* **Stated task**: Copy every record below exactly.

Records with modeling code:
------------------------------------
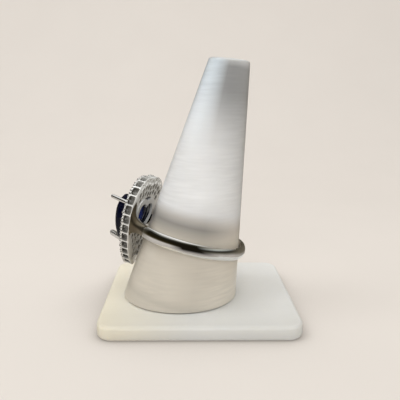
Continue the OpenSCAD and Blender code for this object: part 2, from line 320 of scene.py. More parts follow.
def ring_matrix():
    """From the ring's own frame in millimetres, finger along Y and head up Z, to the stand in metres."""
    _, ring, _, _ = sizes()
    return (
        Matrix.Scale(MM, 4)
        @ Matrix.Translation(ring.place)
        @ Matrix.Rotation(ring.lean, 4, "Y")
        @ Matrix.Rotation(-ring.tip, 4, "X")
        @ Matrix.Rotation(-math.pi / 2 - ring.head_turn, 4, "Z")
        @ Matrix.Rotation(math.pi / 2, 4, "X")
    )


def cone_axis(stand):
    return Vector((math.sin(stand.cone_lean), 0, math.cos(stand.cone_lean)))


def new_object(name, verts, faces, solid=True):
    mesh = bpy.data.meshes.new(name)
    mesh.from_pydata([tuple(v) for v in verts], [], faces)
    mesh.validate()
    made = bpy.data.objects.new(name, mesh)
    bpy.context.scene.collection.objects.link(made)
    if solid:
        bm = bmesh.new()
        bm.from_mesh(mesh)
        bmesh.ops.recalc_face_normals(bm, faces=bm.faces)
        bm.to_mesh(mesh)
        bm.free()
    return made


def dress(obj, maker, matrix=None, smooth=30, replaces=()):
    """Places a finished piece, gives it its finish and ties it to the frame."""
    obj.data.transform(matrix or Matrix.Scale(MM, 4))
    if smooth:
        obj.data.shade_smooth()
        obj.data.set_sharp_from_angle(angle=math.radians(smooth))
    obj.data.materials.clear()
    obj.data.materials.append(finish(maker))
    obj.data.update()
    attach(obj, "root")
    if replaces:
        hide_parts(*replaces)


def raised(points, z):
    return [Vector((p.x, p.y, z)) for p in points]


def circle(radius, z, segments, shift=0.0):
    return [Vector((radius * math.cos(a), radius * math.sin(a), z)) for a in turns(segments, shift)]


def loft(sections, closed_path=False):
    """Vertices and faces through a list of closed sections with the same number of points."""
    size, count = len(sections[0]), len(sections)
    verts, faces = [p for section in sections for p in section], []
    for k in range(count if closed_path else count - 1):
        a, b = k * size, ((k + 1) % count) * size
        faces += [(a + i, a + (i + 1) % size, b + (i + 1) % size, b + i) for i in range(size)]
    if not closed_path:
        faces += [tuple(range(size - 1, -1, -1)), tuple(range((count - 1) * size, count * size))]
    return verts, faces


def prism(points, low, high):
    return loft([raised(points, z) for z in (low, high)])


def revolve(profile, segments, x=0.0, y=0.0):
    """A solid of revolution about the upright through (x, y), from (radius, height) pairs."""
    verts, faces = loft([circle(radius, z, segments) for radius, z in profile])
    return [v + Vector((x, y, 0)) for v in verts], faces


def merged(parts):
    """One list of vertices and faces from several."""
    verts, faces = [], []
    for part_verts, part_faces in parts:
        start = len(verts)
        verts += part_verts
        faces += [tuple(start + i for i in face) for face in part_faces]
    return verts, faces


def carve(obj, cutters):
    """Cuts each cutter out of obj and applies the result."""
    tools = []
    for i, cutter in enumerate(cutters):
        tool = new_object(f"cutter_{i}", *cutter)
        tools.append(tool)
        cut = obj.modifiers.new(f"cut_{i}", "BOOLEAN")
        cut.operation, cut.solver, cut.object = "DIFFERENCE", "MANIFOLD", tool
    apply_modifiers(obj)
    for tool in tools:
        bpy.data.meshes.remove(tool.data)


def apply_modifiers(obj):
    shape = bpy.data.meshes.new_from_object(obj.evaluated_get(bpy.context.evaluated_depsgraph_get()))
    obj.modifiers.clear()
    old = obj.data
    obj.data = shape
    bpy.data.meshes.remove(old)
    if not obj.data.polygons:
        raise RuntimeError(f"{obj.name} came out empty")


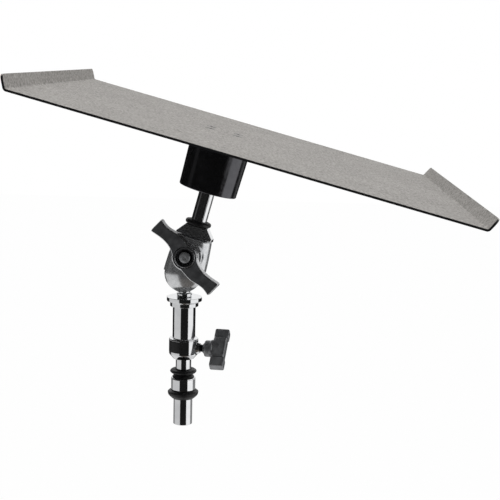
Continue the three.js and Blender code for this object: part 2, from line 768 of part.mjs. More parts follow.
------------------------------------
* **Completed task**:
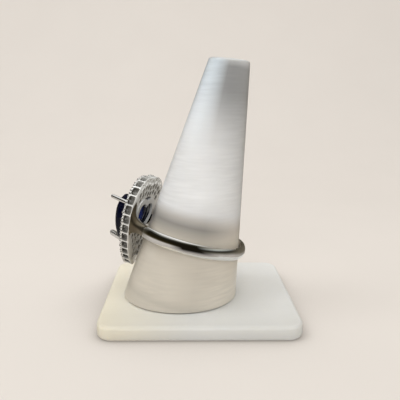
Continue the OpenSCAD and Blender code for this object: part 2, from line 320 of scene.py. More parts follow.
def ring_matrix():
    """From the ring's own frame in millimetres, finger along Y and head up Z, to the stand in metres."""
    _, ring, _, _ = sizes()
    return (
        Matrix.Scale(MM, 4)
        @ Matrix.Translation(ring.place)
        @ Matrix.Rotation(ring.lean, 4, "Y")
        @ Matrix.Rotation(-ring.tip, 4, "X")
        @ Matrix.Rotation(-math.pi / 2 - ring.head_turn, 4, "Z")
        @ Matrix.Rotation(math.pi / 2, 4, "X")
    )


def cone_axis(stand):
    return Vector((math.sin(stand.cone_lean), 0, math.cos(stand.cone_lean)))


def new_object(name, verts, faces, solid=True):
    mesh = bpy.data.meshes.new(name)
    mesh.from_pydata([tuple(v) for v in verts], [], faces)
    mesh.validate()
    made = bpy.data.objects.new(name, mesh)
    bpy.context.scene.collection.objects.link(made)
    if solid:
        bm = bmesh.new()
        bm.from_mesh(mesh)
        bmesh.ops.recalc_face_normals(bm, faces=bm.faces)
        bm.to_mesh(mesh)
        bm.free()
    return made


def dress(obj, maker, matrix=None, smooth=30, replaces=()):
    """Places a finished piece, gives it its finish and ties it to the frame."""
    obj.data.transform(matrix or Matrix.Scale(MM, 4))
    if smooth:
        obj.data.shade_smooth()
        obj.data.set_sharp_from_angle(angle=math.radians(smooth))
    obj.data.materials.clear()
    obj.data.materials.append(finish(maker))
    obj.data.update()
    attach(obj, "root")
    if replaces:
        hide_parts(*replaces)


def raised(points, z):
    return [Vector((p.x, p.y, z)) for p in points]


def circle(radius, z, segments, shift=0.0):
    return [Vector((radius * math.cos(a), radius * math.sin(a), z)) for a in turns(segments, shift)]


def loft(sections, closed_path=False):
    """Vertices and faces through a list of closed sections with the same number of points."""
    size, count = len(sections[0]), len(sections)
    verts, faces = [p for section in sections for p in section], []
    for k in range(count if closed_path else count - 1):
        a, b = k * size, ((k + 1) % count) * size
        faces += [(a + i, a + (i + 1) % size, b + (i + 1) % size, b + i) for i in range(size)]
    if not closed_path:
        faces += [tuple(range(size - 1, -1, -1)), tuple(range((count - 1) * size, count * size))]
    return verts, faces


def prism(points, low, high):
    return loft([raised(points, z) for z in (low, high)])


def revolve(profile, segments, x=0.0, y=0.0):
    """A solid of revolution about the upright through (x, y), from (radius, height) pairs."""
    verts, faces = loft([circle(radius, z, segments) for radius, z in profile])
    return [v + Vector((x, y, 0)) for v in verts], faces


def merged(parts):
    """One list of vertices and faces from several."""
    verts, faces = [], []
    for part_verts, part_faces in parts:
        start = len(verts)
        verts += part_verts
        faces += [tuple(start + i for i in face) for face in part_faces]
    return verts, faces


def carve(obj, cutters):
    """Cuts each cutter out of obj and applies the result."""
    tools = []
    for i, cutter in enumerate(cutters):
        tool = new_object(f"cutter_{i}", *cutter)
        tools.append(tool)
        cut = obj.modifiers.new(f"cut_{i}", "BOOLEAN")
        cut.operation, cut.solver, cut.object = "DIFFERENCE", "MANIFOLD", tool
    apply_modifiers(obj)
    for tool in tools:
        bpy.data.meshes.remove(tool.data)


def apply_modifiers(obj):
    shape = bpy.data.meshes.new_from_object(obj.evaluated_get(bpy.context.evaluated_depsgraph_get()))
    obj.modifiers.clear()
    old = obj.data
    obj.data = shape
    bpy.data.meshes.remove(old)
    if not obj.data.polygons:
        raise RuntimeError(f"{obj.name} came out empty")


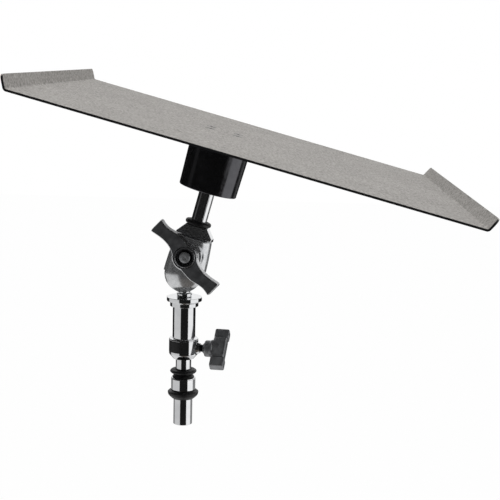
Continue the three.js and Blender code for this object: part 2, from line 768 of part.mjs. More parts follow.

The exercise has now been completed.